Citizens of the World
Things only heated up after the Cold War ended. In recent decades, Tufts has expanded its study abroad programs to include Beijing, Chile, Ghana, Hong Kong, Japan, London, and Oxford, England. The university just launched a summer program in data science in Italy, and there are studio art programs in London and, for School of the Museum of Fine Arts at Tufts students, at the lauded École nationale supérieure des Beaux-Arts in Paris.
Tufts in Hong Kong participants get acquainted with a distant relative of Jumbo in Thailand in 2016. Photo: Courtesy of Tufts Global Education
Back at home, Tufts is one of few universities in the U.S. to require two full years of foreign-language classes for undergraduates. For some students, the international exploration begins even earlier.
The 1+4 Bridge Year, launched in 2015 (and currently on pandemic hiatus), is Tufts’ take on a gap year and is supported by university financial aid for all who qualify. While living abroad for nine months and volunteering full-time for a local community-service organization—tutoring teens in Nicaragua, working with developmentally disabled youth in Madrid—high school graduates get a taste of the wider world before coming to Tufts for a four-year degree.
And that’s not all. The Tufts Civic Semester, which welcomed its inaugural cohort in 2019, provides an option for incoming students to spend their first semester working at a nonprofit in Peru or in the southwestern U.S. Participants take full-credit classes related to their community work, deepening their experiential learning.
A Tufts graduate student meets children in Jamaica in 2018. Photo: Timothy Kim, D18, DG20
On Tufts’ Medford-Somerville campus, the Education for Public Inquiry and International Citizenship program (better known as EPIIC) has for three decades brought together academics, policymakers, and student delegations from many countries to discuss current international issues in a year-long course and a student-organized symposium. The program, first created by Sherman Teichman as part of the Institute for Global Leadership, is now led by Abi Williams, F86, F87.

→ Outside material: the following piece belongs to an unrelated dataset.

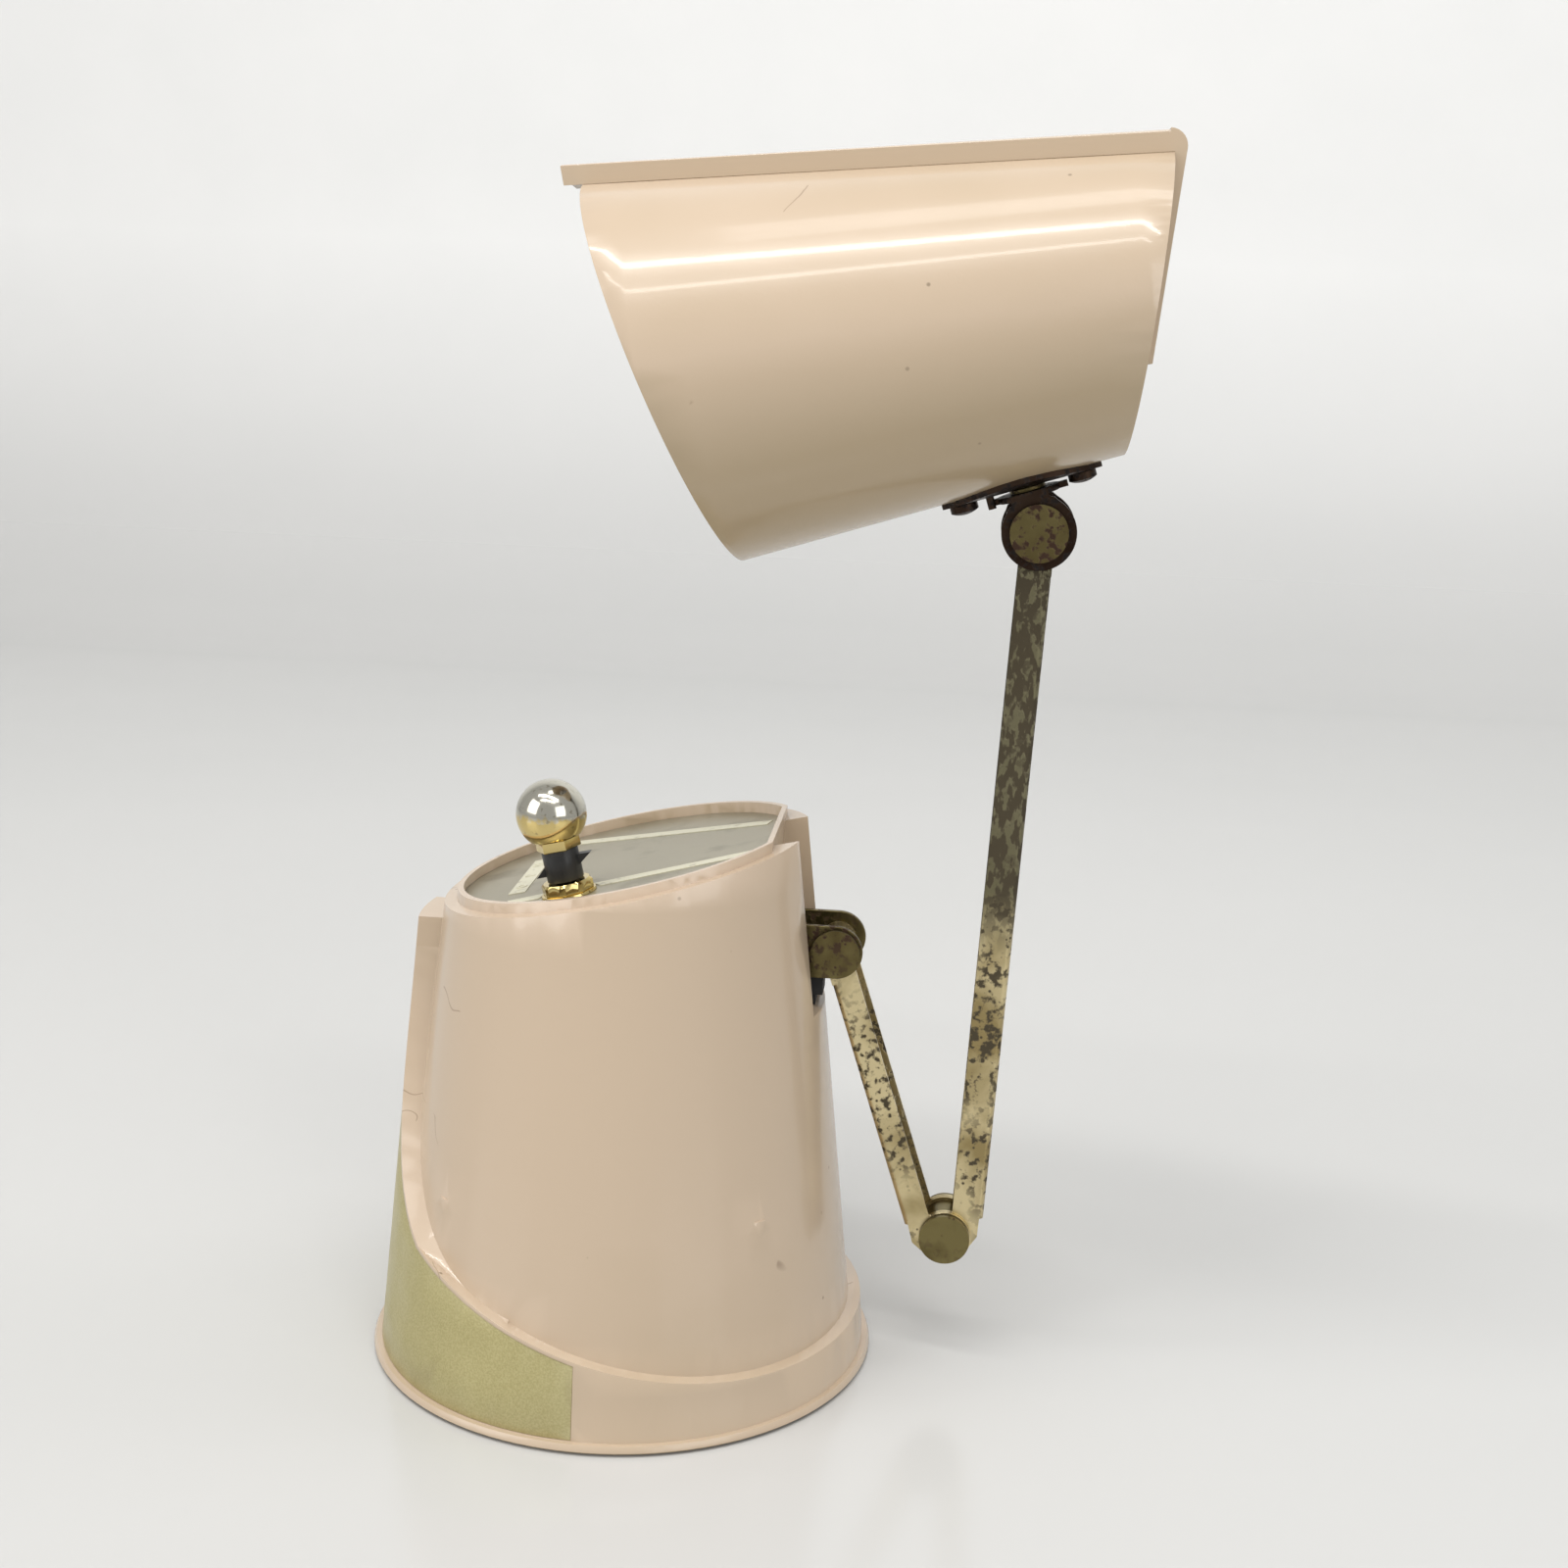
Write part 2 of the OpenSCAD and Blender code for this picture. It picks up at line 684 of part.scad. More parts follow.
// Holes for the saddle screws and the stud, in the folded place
module shell_holes() {
    translate([folded_upper[0], 0, folded_upper[1]]) rotate([0, -wall_tilt, 0]) {
        cyl_x(stud_r, -20, 0);
        for (s = [-1, 1]) translate([0, 0, saddle_mid + s * screw_out]) cyl_x(1.3, -20, 0);
    }
}

// Raised strap: runs up the front of the shade, past its lower edge, and over the narrow end
module shade_strap() color("mistyrose") {
    corner = 3.4;
    head_pose() difference() {
        intersection() {
            union() {
                cone(shade_r + strap_t, cone_taper, 94.6, 210);
                translate([0, 0, 210 - eps]) cone(shade_r + strap_t, cone_taper, 0, 20);
            }
            translate([0, 80, 0]) rotate([90, 0, 0]) linear_extrude(160) strap_side(corner);
            translate([-90, -strap_w, 0]) cube([180, 2 * strap_w, 260]);
        }
        intersection() {
            cone(shade_r + 0.02, cone_taper, 60, 260);
            difference() {
                translate([-90, -90, 60]) cube([180, 180, 200]);
                beyond_top(0.02);
            }
        }
    }
}

// Side outline of the strap: the front line, a round corner, and the line over the narrow end
module strap_side(corner) {
    front = shade_r + strap_t;
    top = top_z + 2.4;
    slope = tan(top_tilt);
    corner_x = (cone_taper * top - front) / (1 + cone_taper * slope);
    corner_z = top - slope * corner_x;
    inside = 90 + wall_tilt - top_tilt;          // angle between the two lines
    reach = corner / tan(inside / 2);            // from the sharp corner to where the round starts
    round_at = [corner_x - reach * sin(wall_tilt), corner_z - reach * cos(wall_tilt)]
        + corner * [cos(wall_tilt), -sin(wall_tilt)];
    swept = 90 - wall_tilt + top_tilt;           // turn of the round corner
    corner_line = [for (i = [0 : 10]) let (a = 180 - wall_tilt - swept * i / 10)
        round_at + corner * [cos(a), sin(a)]];
    polygon(concat([[cone_taper * 94.6 - front, 94.6]], corner_line, [[12, top - slope * 12], [12, 94.6]]));
}

// Bright inner bowl around the bulb
module reflector() color("silver")
    head_pose() difference() {
        union() {
            cone_between(29.6, 139, 22, 168, 0);
            cone_between(22, 168 - eps, 9, 181, 0);
        }
        cone_between(29.6, 139 - eps, 22, 168, 0.6);
        cone_between(22, 168 - 3 * eps, 9, 180.4, 0.6);
        translate([0, 0, 150]) cylinder(r = 8.6, h = 40);
    }

module cone_between(r1, z1, r2, z2, inset) {
    translate([0, 0, z1]) cylinder(r1 = r1 - inset, r2 = r2 - inset, h = z2 - z1);
}

module lamp_socket() color("silver")
    head_pose() difference() {
        union() {
            translate([0, 0, 176]) cylinder(r = 8.4, h = 19);
            translate([0, 0, 181.2]) cylinder(r = 10, h = 1);
            translate([0, 0, 194]) cylinder(r = 5.5, h = 3);
        }
        translate([0, 0, 175]) cylinder(r = 7.7, h = 17);
    }

// Strap that carries the socket from the back wall of the shade, held by the upper saddle screw
module socket_bracket() color("gray")
    head_pose() difference() {
        union() {
            translate([-11, -7, 182.3]) cube([37.5, 14, 1]);
            intersection() {
                cone(shade_r - wall - 0.1, cone_taper, 182.3, 193);
                translate([20, -7, 182.3]) cube([20, 14, 8]);
            }
        }
        intersection() {
            cone(shade_r - wall - 1.3, cone_taper, 183.3, 200);
            translate([0, -20, 183.3]) cube([60, 40, 30]);
        }
        translate([0, 0, 180]) cylinder(r = 8.5, h = 10);
        shell_holes();
        translate([27.5, -20, 160]) cube([30, 40, 22.3]);
    }

module bulb_cap() color("gold")
    head_pose() {
        translate([0, 0, 171]) cylinder(r = 7.4, h = 17);
        translate([0, 0, 187.9]) cylinder(r = 2.5, h = 2.4);
        for (a = [0, 180]) rotate([0, 0, a]) translate([0, 0, 173.5]) cyl_x(0.9, 7.3, 8.4);
    }

module bulb_glass() color("white")
    head_pose() difference() {
        union() {
            translate([0, 0, 154]) sphere(r = 11);
            translate([0, 0, 154]) cylinder(r1 = 11, r2 = 7, h = 17);
        }
        translate([0, 0, 154]) sphere(r = 10.3);
        translate([0, 0, 154]) cylinder(r1 = 10.3, r2 = 6.3, h = 16);
    }

module filament() color("dimgray")
    head_pose() {
        for (s = [-1, 1]) translate([0, s * 2.4, 152]) cylinder(r = 0.25, h = 18, $fn = 24);
        translate([0, 0, 152]) rotate([90, 0, 0]) cylinder(r = 0.5, h = 5.2, center = true, $fn = 24);
    }

// ---------- drawing ----------

base_housing();
front_panel();
bottom_plate();
bottom_screws();
foot_ring();
transformer_core();
transformer_coil();
transformer_screws();
dial_plate();
dial_scale();
switch_body();
switch_nut();
knob_stem();
knob_ball();
cord_grommet();
mains_cord();
mains_plug();
body_bracket();
bracket_screws();
lead_grommet();
lower_rivet();
short_arm();
elbow_rivet();
elbow_bush();
long_arm();
upper_rivet();
head_clevis();
swivel_stud();
saddle_plate();
saddle_screws();
shade_shell();
shade_strap();
reflector();
lamp_socket();
socket_bracket();
bulb_cap();
bulb_glass();
filament();
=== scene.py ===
"""Looks of the folding desk lamp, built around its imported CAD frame. Lengths are in metres."""

import json
import math

import bmesh
import bpy
from mathutils import Matrix, Vector


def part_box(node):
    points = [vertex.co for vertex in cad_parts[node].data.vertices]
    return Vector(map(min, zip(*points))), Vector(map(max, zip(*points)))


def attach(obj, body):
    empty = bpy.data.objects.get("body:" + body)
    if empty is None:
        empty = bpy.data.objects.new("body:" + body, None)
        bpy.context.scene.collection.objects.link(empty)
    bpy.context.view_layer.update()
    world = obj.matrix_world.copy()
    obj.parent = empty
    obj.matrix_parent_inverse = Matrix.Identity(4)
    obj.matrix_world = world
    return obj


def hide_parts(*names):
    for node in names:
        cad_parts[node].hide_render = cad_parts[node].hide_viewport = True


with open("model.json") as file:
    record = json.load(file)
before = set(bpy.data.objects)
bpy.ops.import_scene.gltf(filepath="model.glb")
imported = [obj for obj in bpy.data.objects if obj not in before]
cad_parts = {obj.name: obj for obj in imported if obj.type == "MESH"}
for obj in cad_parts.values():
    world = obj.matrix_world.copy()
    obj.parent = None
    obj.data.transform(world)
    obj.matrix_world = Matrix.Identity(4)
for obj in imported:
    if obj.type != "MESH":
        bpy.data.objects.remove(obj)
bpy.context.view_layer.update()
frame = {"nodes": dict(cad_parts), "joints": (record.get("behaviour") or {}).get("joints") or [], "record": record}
MM = 0.001
JOINTS = {joint["name"]: joint for joint in frame["joints"]}

# The switch knob and nut, with the ball's height counted along the switch's axis from its joint.
BALL_HEIGHT = 16.4 * MM
BALL_RADIUS = 7.05 * MM
COLLAR_SIDES = 6
NUT_SIDES = 8

# Height above the table from which the plate of the long arm is mostly gone.
ARM_EATEN_ABOVE = 92 * MM

# Linear colours of the base and lamp shade (the second pink is yellowed plastic and also painted shade where the
# plastic faces down), the dial's print, the grey steel, the knob and the long arm.
PINK = (0.61, 0.485, 0.37)
PINK_YELLOWED_AND_SHADED = (0.44, 0.34, 0.215)
SCRATCH = (0.2, 0.13, 0.08)
SPECK = (0.14, 0.1, 0.06)
CREAM = (0.66, 0.64, 0.5)
SPRAYED_GREY = (0.09, 0.09, 0.095)
BARE_STEEL = (0.42, 0.41, 0.4)
KNOB_GOLD = (0.66, 0.52, 0.22)
KNOB_NICKEL = (0.6, 0.58, 0.5)
TARNISHED_PLATE = (0.16, 0.15, 0.092)


# ---------- node material helper ----------

class Paint:
    """A material with a Principled shader, and short calls for the nodes that feed it."""

    def __init__(self, name, color, roughness, metallic=0.0):
        self.material = bpy.data.materials.new(name)
        self.material.use_nodes = True
        self.tree = self.material.node_tree
        self.shader = self.tree.nodes["Principled BSDF"]
        self.coords = self.tree.nodes.new("ShaderNodeTexCoord").outputs["Object"]
        self.set("Base Color", (*color, 1.0))
        self.set("Roughness", roughness)
        self.set("Metallic", metallic)

    def node(self, kind, **settings):
        made = self.tree.nodes.new(kind)
        for key, value in settings.items():
            setattr(made, key, value)
        return made

    def feed(self, socket, value):
        """Links an output into a socket, or sets the socket's own value."""
        if isinstance(value, bpy.types.NodeSocket):
            self.tree.links.new(value, socket)
        else:
            socket.default_value = value

    def set(self, name, value):
        self.feed(self.shader.inputs[name], value)

    def stretched(self, scale):
        mapping = self.node("ShaderNodeMapping")
        self.feed(mapping.inputs["Vector"], self.coords)
        mapping.inputs["Scale"].default_value = scale
        return mapping.outputs["Vector"]

    def noise(self, scale, detail=4.0, vector=None, distortion=0.0):
        made = self.node("ShaderNodeTexNoise")
        self.feed(made.inputs["Vector"], vector or self.coords)
        made.inputs["Scale"].default_value = scale
        made.inputs["Detail"].default_value = detail
        made.inputs["Distortion"].default_value = distortion
        return made.outputs["Fac"]

    def uneven(self, scale, detail, low, high):
        """Noise spread from low to high."""
        return self.span(self.noise(scale, detail), 0.3, 0.7, low, high)

    def cells(self, scale):
        made = self.node("ShaderNodeTexVoronoi")
        self.feed(made.inputs["Vector"], self.coords)
        made.inputs["Scale"].default_value = scale
        return made.outputs["Distance"]

    def wave(self, scale, direction, distortion=0.0):
        made = self.node("ShaderNodeTexWave", bands_direction=direction)
        self.feed(made.inputs["Vector"], self.coords)
        made.inputs["Scale"].default_value = scale
        made.inputs["Distortion"].default_value = distortion
        return made.outputs["Fac"]

    def pointiness(self):
        return self.node("ShaderNodeNewGeometry").outputs["Pointiness"]

    def span(self, value, low, high, out_low=0.0, out_high=1.0):
        """Maps low..high to out_low..out_high, held at the ends."""
        made = self.node("ShaderNodeMapRange", clamp=True)
        self.feed(made.inputs["Value"], value)
        limits = {"From Min": low, "From Max": high, "To Min": out_low, "To Max": out_high}
        for name, number in limits.items():
            made.inputs[name].default_value = number
        return made.outputs["Result"]

    def combine(self, operation, a, b):
        made = self.node("ShaderNodeMath", operation=operation)
        self.feed(made.inputs[0], a)
        self.feed(made.inputs[1], b)
        return made.outputs[0]

    def times(self, a, b):
        return self.combine("MULTIPLY", a, b)

    def plus(self, a, b):
        return self.combine("ADD", a, b)

    def larger(self, a, b):
        return self.combine("MAXIMUM", a, b)

    def height(self):
        """Height in the row's frame, at rest."""
        split = self.node("ShaderNodeSeparateXYZ")
        self.feed(split.inputs["Vector"], self.coords)
        return split.outputs["Z"]

    def upward(self):
        """How far the surface faces up in the row's frame, at rest: 1 up, -1 down."""
        split = self.node("ShaderNodeSeparateXYZ")
        self.feed(split.inputs["Vector"], self.node("ShaderNodeTexCoord").outputs["Normal"])
        return split.outputs["Z"]

    def blend(self, factor, a, b):
        """Colour a where factor is 0, colour b where it is 1."""
        made = self.node("ShaderNodeMix", data_type="RGBA")
        self.feed(made.inputs["Factor"], factor)
        self.feed(made.inputs[6], a if isinstance(a, bpy.types.NodeSocket) else (*a, 1.0))
        self.feed(made.inputs[7], b if isinstance(b, bpy.types.NodeSocket) else (*b, 1.0))
        return made.outputs[2]

    def bump(self, height, depth, below=None):
        made = self.node("ShaderNodeBump")
        made.inputs["Strength"].default_value = 1.0
        made.inputs["Distance"].default_value = depth
        self.feed(made.inputs["Height"], height)
        if below is not None:
            self.feed(made.inputs["Normal"], below)
        return made.outputs["Normal"]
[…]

The graduate schools also offer international experiences, such as the School of Medicine’s global health program and the School of Dental Medicine’s international service-learning program.
What started in Europe has now reached almost every corner of the globe, with Tufts students and alumni learning and working in most of the world’s nations. Through a series of fortuitous events—including the serendipitous arrival of faculty and staff with insatiable curiosity about the world and the appointment of a singular président de l’université—Tufts became and remains a place that prioritizes understanding the globe we live on. As a kid from New Jersey who learned a lot during my own Fulbright year in Germany, I hope that will never change.
Sol Gittleman, H10, is the Alice and Nathan Gantcher University Professor Emeritus and a former Tufts provost.